→ Exercise directions: Reproduce the lines from the one bearing "REAR_WHEEL_WIDTH = REAR_WHEEL_X[1]" through the one bearing "obj.data.transform(obj.matrix_world)", inclusive. Copy them exactly; include no other line.

→ Entries shown:
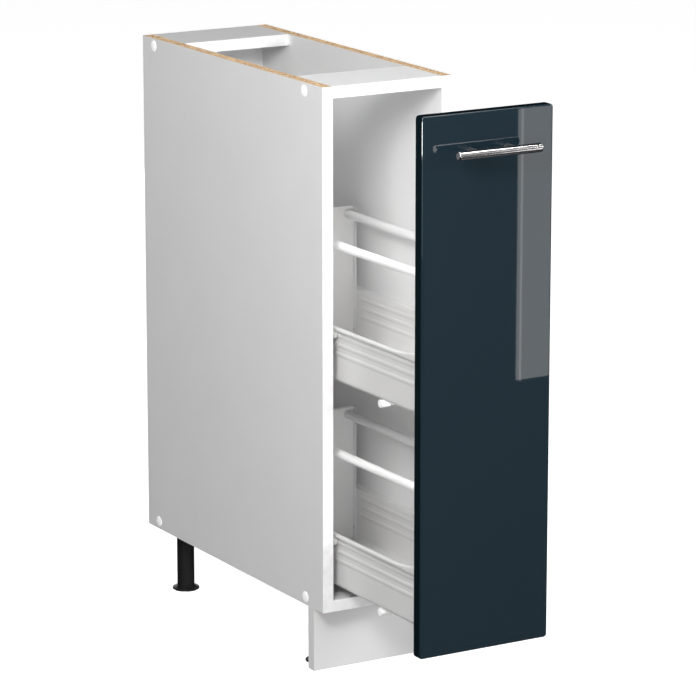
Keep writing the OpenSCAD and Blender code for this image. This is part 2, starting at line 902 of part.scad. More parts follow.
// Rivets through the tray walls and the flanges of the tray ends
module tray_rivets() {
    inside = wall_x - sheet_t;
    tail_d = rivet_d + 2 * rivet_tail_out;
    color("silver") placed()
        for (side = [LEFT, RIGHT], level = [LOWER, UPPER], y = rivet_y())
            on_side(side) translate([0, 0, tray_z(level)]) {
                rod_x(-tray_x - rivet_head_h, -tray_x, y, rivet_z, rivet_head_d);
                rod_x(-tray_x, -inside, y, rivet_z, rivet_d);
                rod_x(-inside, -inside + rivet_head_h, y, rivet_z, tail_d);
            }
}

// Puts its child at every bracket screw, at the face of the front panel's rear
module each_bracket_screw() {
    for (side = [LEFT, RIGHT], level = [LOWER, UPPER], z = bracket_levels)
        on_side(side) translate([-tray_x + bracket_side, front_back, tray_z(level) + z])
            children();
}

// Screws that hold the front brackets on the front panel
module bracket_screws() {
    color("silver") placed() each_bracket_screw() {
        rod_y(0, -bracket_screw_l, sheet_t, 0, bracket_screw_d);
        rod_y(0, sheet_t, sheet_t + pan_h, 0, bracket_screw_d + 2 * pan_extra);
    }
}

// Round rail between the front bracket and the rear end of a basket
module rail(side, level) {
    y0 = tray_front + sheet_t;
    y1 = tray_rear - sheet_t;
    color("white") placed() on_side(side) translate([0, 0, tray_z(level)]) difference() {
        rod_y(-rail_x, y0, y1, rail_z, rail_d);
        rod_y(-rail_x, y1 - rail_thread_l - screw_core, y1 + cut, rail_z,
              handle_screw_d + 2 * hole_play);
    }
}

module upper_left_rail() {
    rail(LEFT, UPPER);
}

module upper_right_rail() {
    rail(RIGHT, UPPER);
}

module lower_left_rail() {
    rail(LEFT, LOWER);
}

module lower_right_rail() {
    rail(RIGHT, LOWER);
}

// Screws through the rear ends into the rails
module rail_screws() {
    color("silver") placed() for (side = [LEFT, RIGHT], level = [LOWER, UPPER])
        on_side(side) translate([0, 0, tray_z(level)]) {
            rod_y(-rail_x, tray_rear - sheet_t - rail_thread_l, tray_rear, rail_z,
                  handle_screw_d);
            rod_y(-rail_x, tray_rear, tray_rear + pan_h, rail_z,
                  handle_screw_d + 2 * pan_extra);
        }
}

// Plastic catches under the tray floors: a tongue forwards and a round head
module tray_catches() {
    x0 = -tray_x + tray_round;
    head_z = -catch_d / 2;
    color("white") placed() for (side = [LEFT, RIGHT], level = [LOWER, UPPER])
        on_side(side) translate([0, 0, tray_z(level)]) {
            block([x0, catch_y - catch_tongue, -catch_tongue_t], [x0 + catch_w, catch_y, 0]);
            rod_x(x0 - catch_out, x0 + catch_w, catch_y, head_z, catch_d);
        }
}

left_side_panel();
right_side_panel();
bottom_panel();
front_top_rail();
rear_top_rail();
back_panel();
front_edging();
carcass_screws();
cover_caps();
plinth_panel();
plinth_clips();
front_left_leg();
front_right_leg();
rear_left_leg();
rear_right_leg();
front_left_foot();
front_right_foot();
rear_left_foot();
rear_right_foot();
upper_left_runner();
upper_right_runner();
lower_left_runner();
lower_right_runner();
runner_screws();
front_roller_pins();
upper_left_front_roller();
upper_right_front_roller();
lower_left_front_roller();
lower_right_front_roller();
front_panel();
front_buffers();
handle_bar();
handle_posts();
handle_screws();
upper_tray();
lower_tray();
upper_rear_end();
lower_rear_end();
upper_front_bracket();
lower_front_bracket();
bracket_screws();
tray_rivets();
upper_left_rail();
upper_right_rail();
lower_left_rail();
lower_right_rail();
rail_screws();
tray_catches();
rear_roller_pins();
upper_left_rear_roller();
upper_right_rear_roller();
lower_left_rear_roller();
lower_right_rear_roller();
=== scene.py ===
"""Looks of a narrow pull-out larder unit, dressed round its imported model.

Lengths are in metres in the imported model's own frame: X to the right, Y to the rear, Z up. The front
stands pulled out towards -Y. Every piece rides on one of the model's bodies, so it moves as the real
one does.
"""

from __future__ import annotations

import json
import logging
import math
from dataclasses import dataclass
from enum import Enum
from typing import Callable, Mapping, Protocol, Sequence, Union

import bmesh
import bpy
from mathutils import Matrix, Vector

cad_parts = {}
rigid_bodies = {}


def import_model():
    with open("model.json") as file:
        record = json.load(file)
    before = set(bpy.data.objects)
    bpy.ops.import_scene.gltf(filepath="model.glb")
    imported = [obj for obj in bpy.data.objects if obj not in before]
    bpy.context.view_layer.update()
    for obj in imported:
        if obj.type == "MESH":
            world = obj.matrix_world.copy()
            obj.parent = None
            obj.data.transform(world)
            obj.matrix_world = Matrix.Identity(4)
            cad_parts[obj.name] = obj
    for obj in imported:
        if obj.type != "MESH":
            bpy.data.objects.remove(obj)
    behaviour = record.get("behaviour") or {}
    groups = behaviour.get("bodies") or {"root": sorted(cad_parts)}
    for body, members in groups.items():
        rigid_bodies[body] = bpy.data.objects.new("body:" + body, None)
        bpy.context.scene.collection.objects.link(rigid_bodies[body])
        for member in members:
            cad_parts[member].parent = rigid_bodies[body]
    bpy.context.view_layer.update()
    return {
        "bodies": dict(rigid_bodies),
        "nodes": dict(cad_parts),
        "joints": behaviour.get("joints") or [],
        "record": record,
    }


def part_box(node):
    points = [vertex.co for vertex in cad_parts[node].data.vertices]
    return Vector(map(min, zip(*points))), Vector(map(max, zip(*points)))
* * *
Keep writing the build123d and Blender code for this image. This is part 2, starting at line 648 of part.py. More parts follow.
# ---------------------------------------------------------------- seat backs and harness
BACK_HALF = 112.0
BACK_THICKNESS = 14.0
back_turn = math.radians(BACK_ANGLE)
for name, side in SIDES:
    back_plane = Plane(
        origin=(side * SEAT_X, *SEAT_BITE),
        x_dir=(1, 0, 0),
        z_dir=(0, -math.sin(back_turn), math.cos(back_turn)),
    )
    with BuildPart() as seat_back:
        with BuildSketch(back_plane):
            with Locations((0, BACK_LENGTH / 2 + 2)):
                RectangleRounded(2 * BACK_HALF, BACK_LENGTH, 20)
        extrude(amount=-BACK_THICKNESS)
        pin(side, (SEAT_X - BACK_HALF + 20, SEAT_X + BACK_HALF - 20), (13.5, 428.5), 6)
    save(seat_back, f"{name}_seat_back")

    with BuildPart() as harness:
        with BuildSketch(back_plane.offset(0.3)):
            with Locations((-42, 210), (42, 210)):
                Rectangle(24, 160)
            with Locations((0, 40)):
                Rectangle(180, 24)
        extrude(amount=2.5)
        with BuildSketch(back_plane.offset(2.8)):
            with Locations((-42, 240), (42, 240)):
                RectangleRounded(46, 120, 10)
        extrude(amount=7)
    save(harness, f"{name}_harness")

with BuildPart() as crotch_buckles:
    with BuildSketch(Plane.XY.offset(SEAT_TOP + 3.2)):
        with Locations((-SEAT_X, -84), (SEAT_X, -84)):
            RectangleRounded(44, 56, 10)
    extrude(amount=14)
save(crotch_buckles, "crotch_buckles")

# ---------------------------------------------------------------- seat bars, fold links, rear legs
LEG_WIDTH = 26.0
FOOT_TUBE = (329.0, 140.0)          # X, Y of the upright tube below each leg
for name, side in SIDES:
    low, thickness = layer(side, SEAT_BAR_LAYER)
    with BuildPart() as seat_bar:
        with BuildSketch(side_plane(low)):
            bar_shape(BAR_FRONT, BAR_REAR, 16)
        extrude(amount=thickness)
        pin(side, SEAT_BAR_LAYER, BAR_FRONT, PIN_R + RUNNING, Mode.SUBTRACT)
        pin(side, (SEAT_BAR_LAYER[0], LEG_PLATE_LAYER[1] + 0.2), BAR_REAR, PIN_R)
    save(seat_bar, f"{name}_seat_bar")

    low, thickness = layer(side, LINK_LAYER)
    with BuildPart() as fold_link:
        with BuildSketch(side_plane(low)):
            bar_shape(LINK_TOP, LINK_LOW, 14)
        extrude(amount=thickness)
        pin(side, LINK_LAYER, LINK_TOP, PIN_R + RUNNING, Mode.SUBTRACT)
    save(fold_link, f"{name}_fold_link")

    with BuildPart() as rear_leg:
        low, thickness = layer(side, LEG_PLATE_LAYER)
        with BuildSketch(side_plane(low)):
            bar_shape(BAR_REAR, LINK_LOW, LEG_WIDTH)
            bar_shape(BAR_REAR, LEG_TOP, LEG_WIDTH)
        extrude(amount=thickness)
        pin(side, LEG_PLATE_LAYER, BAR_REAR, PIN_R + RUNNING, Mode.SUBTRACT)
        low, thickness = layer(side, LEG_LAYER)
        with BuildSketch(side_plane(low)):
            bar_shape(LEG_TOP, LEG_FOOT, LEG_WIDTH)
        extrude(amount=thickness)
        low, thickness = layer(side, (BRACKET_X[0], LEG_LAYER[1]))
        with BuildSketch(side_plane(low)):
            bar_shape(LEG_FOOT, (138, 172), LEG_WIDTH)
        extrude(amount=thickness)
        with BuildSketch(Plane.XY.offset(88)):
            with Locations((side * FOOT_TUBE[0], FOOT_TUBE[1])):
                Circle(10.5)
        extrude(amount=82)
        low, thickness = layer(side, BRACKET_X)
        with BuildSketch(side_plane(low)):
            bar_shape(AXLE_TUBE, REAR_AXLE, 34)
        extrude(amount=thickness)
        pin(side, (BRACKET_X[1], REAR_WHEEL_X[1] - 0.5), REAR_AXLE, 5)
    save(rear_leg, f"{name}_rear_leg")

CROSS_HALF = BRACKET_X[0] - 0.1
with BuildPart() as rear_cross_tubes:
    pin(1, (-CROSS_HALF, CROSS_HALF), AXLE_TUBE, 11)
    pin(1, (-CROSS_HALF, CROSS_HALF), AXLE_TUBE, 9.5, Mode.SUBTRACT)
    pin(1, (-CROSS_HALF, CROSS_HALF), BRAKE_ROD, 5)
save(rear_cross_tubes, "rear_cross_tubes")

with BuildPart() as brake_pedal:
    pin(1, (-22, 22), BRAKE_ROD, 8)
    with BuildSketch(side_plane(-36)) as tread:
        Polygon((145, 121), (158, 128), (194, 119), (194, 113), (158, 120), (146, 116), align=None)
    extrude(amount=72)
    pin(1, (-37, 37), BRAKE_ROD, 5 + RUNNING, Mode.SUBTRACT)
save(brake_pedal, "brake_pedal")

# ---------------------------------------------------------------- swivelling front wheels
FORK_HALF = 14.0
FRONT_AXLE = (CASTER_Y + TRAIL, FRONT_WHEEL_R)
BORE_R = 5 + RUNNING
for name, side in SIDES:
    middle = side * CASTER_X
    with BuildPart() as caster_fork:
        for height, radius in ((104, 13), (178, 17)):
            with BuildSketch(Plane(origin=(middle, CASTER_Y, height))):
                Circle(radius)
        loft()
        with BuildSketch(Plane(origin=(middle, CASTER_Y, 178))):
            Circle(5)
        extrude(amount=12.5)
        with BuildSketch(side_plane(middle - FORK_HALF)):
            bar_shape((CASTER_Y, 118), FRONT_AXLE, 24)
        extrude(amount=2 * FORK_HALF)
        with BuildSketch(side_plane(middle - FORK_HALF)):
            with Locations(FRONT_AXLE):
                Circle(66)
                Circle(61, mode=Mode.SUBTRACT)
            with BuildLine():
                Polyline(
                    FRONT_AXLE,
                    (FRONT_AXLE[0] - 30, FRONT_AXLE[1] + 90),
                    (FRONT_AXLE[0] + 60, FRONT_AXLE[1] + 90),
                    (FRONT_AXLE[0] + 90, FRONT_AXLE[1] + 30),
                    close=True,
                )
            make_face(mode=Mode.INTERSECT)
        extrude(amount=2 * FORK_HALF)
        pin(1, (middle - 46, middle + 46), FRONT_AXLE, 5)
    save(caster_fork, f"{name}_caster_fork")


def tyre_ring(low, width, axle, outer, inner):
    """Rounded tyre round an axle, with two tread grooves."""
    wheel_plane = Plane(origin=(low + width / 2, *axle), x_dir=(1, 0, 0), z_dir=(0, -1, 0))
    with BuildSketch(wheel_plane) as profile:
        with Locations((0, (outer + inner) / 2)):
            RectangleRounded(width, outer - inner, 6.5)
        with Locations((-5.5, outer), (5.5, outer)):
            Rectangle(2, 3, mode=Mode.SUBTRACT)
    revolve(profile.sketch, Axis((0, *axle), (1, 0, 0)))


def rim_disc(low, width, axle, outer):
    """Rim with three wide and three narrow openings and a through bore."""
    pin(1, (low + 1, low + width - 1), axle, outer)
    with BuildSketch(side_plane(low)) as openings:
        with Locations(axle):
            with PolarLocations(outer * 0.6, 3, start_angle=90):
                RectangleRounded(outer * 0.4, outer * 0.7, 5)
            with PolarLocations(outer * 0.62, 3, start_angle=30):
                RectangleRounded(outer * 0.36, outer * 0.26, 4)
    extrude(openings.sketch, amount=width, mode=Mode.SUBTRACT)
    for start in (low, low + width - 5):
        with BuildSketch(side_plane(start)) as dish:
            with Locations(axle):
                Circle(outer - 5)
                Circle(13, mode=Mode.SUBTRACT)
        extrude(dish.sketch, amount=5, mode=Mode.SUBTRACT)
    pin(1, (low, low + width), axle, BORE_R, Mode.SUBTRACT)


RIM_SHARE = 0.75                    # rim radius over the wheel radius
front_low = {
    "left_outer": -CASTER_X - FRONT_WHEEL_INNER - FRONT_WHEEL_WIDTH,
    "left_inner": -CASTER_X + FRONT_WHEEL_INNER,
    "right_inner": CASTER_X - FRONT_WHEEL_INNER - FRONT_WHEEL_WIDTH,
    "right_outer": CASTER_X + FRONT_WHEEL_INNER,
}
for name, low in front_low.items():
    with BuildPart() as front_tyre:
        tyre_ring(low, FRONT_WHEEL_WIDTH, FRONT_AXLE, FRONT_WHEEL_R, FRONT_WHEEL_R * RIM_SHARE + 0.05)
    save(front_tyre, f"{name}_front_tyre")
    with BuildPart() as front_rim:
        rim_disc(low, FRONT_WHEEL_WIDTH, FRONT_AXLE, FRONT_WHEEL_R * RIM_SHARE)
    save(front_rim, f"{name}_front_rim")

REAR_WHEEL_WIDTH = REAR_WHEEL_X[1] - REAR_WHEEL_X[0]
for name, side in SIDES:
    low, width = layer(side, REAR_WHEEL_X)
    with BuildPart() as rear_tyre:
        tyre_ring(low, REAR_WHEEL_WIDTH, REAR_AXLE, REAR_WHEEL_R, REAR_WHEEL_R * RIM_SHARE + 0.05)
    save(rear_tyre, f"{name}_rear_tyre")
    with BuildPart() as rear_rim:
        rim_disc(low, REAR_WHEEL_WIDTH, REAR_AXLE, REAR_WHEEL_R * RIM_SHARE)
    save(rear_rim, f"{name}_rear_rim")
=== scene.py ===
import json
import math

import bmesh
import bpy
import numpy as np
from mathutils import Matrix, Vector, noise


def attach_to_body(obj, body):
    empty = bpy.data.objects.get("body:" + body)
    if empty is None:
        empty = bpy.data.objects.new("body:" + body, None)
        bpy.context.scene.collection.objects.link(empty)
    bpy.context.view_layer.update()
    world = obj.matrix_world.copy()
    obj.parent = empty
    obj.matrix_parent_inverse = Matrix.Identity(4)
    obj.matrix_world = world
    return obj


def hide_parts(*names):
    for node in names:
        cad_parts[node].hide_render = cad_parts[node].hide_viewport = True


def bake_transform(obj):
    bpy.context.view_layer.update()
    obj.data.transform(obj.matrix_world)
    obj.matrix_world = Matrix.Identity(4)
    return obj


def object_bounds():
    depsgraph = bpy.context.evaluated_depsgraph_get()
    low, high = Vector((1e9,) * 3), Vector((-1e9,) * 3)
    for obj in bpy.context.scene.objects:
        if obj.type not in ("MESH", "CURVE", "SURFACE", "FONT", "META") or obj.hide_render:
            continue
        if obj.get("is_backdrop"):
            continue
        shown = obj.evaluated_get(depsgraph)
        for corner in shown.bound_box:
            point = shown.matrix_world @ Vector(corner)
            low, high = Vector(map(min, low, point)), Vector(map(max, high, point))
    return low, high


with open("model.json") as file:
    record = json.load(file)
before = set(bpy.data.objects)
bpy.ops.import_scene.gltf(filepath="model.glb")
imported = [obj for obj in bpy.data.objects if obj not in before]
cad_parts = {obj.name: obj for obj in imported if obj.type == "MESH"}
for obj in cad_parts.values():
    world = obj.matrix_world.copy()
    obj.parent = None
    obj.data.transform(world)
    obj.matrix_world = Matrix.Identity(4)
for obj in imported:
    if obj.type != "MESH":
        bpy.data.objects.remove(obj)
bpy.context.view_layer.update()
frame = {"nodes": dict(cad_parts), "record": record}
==
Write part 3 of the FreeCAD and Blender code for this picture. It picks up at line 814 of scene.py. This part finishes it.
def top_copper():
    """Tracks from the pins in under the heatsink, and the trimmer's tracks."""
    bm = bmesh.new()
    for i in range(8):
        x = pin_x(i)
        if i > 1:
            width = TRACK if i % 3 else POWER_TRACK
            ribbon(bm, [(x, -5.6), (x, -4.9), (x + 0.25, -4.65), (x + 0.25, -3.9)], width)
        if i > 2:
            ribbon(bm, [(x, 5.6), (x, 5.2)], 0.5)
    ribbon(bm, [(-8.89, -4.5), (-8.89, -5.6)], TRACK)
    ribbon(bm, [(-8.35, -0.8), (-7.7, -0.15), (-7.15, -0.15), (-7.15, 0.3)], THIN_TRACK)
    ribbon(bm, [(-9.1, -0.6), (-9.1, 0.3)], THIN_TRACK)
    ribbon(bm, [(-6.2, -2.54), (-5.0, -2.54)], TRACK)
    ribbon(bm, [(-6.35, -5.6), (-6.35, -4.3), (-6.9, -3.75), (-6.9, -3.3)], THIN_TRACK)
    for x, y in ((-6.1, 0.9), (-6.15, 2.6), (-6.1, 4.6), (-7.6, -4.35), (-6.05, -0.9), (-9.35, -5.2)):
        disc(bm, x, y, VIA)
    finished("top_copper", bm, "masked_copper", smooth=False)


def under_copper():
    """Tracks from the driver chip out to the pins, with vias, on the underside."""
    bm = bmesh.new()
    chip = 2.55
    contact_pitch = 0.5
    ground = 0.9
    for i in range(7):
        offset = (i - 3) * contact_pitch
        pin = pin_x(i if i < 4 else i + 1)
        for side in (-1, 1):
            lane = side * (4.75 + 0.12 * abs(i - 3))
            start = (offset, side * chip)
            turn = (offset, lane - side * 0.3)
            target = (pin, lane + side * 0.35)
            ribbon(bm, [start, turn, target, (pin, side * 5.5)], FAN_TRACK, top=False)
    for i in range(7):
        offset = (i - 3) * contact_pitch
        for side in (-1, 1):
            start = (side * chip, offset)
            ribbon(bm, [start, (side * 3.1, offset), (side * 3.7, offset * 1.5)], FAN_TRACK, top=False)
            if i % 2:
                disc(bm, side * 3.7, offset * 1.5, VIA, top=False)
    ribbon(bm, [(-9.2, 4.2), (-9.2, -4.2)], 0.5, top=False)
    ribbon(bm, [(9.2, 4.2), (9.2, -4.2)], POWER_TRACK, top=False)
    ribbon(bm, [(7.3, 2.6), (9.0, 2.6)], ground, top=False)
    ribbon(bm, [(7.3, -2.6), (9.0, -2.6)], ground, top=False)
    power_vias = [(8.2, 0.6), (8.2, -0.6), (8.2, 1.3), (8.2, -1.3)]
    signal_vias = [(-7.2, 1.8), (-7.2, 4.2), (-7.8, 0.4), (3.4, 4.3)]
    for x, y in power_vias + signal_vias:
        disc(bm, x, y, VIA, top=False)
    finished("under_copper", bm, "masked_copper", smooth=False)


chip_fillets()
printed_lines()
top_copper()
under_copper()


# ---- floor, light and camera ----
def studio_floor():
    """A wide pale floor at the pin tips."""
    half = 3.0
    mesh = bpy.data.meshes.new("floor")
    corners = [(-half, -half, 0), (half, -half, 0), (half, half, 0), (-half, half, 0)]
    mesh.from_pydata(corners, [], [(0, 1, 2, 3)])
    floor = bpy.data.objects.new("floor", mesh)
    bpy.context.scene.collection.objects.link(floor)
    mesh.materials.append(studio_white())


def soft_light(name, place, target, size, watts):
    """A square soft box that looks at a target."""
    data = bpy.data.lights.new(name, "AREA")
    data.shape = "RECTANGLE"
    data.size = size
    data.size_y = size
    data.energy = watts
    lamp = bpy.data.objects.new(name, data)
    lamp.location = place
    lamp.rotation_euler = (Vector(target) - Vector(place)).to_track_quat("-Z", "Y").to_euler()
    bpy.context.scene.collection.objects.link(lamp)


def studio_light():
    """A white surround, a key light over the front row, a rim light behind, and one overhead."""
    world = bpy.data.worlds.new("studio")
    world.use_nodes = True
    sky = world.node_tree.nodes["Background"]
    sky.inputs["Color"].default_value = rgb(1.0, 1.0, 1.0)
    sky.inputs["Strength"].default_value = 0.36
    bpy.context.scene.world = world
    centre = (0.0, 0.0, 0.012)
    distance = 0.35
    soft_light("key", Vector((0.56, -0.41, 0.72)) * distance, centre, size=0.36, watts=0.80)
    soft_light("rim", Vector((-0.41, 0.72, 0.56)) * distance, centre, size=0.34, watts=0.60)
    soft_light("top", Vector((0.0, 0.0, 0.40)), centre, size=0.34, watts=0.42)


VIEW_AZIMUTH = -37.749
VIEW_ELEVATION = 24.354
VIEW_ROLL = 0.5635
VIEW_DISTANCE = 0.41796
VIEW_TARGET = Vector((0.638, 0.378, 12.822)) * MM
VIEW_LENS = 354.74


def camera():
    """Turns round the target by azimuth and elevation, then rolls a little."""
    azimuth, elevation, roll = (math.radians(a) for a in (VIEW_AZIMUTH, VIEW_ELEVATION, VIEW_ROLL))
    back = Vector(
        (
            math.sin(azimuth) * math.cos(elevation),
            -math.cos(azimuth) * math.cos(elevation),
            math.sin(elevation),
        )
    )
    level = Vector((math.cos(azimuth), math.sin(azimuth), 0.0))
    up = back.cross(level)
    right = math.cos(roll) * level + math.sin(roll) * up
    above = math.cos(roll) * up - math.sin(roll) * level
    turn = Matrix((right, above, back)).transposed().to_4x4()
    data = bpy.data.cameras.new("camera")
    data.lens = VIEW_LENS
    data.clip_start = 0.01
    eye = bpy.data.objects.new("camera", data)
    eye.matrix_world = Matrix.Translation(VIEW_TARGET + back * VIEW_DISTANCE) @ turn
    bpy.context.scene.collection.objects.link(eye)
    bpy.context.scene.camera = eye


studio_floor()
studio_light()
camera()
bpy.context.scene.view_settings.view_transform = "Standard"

→ The output:
REAR_WHEEL_WIDTH = REAR_WHEEL_X[1] - REAR_WHEEL_X[0]
for name, side in SIDES:
    low, width = layer(side, REAR_WHEEL_X)
    with BuildPart() as rear_tyre:
        tyre_ring(low, REAR_WHEEL_WIDTH, REAR_AXLE, REAR_WHEEL_R, REAR_WHEEL_R * RIM_SHARE + 0.05)
    save(rear_tyre, f"{name}_rear_tyre")
    with BuildPart() as rear_rim:
        rim_disc(low, REAR_WHEEL_WIDTH, REAR_AXLE, REAR_WHEEL_R * RIM_SHARE)
    save(rear_rim, f"{name}_rear_rim")
=== scene.py ===
import json
import math

import bmesh
import bpy
import numpy as np
from mathutils import Matrix, Vector, noise


def attach_to_body(obj, body):
    empty = bpy.data.objects.get("body:" + body)
    if empty is None:
        empty = bpy.data.objects.new("body:" + body, None)
        bpy.context.scene.collection.objects.link(empty)
    bpy.context.view_layer.update()
    world = obj.matrix_world.copy()
    obj.parent = empty
    obj.matrix_parent_inverse = Matrix.Identity(4)
    obj.matrix_world = world
    return obj


def hide_parts(*names):
    for node in names:
        cad_parts[node].hide_render = cad_parts[node].hide_viewport = True


def bake_transform(obj):
    bpy.context.view_layer.update()
    obj.data.transform(obj.matrix_world)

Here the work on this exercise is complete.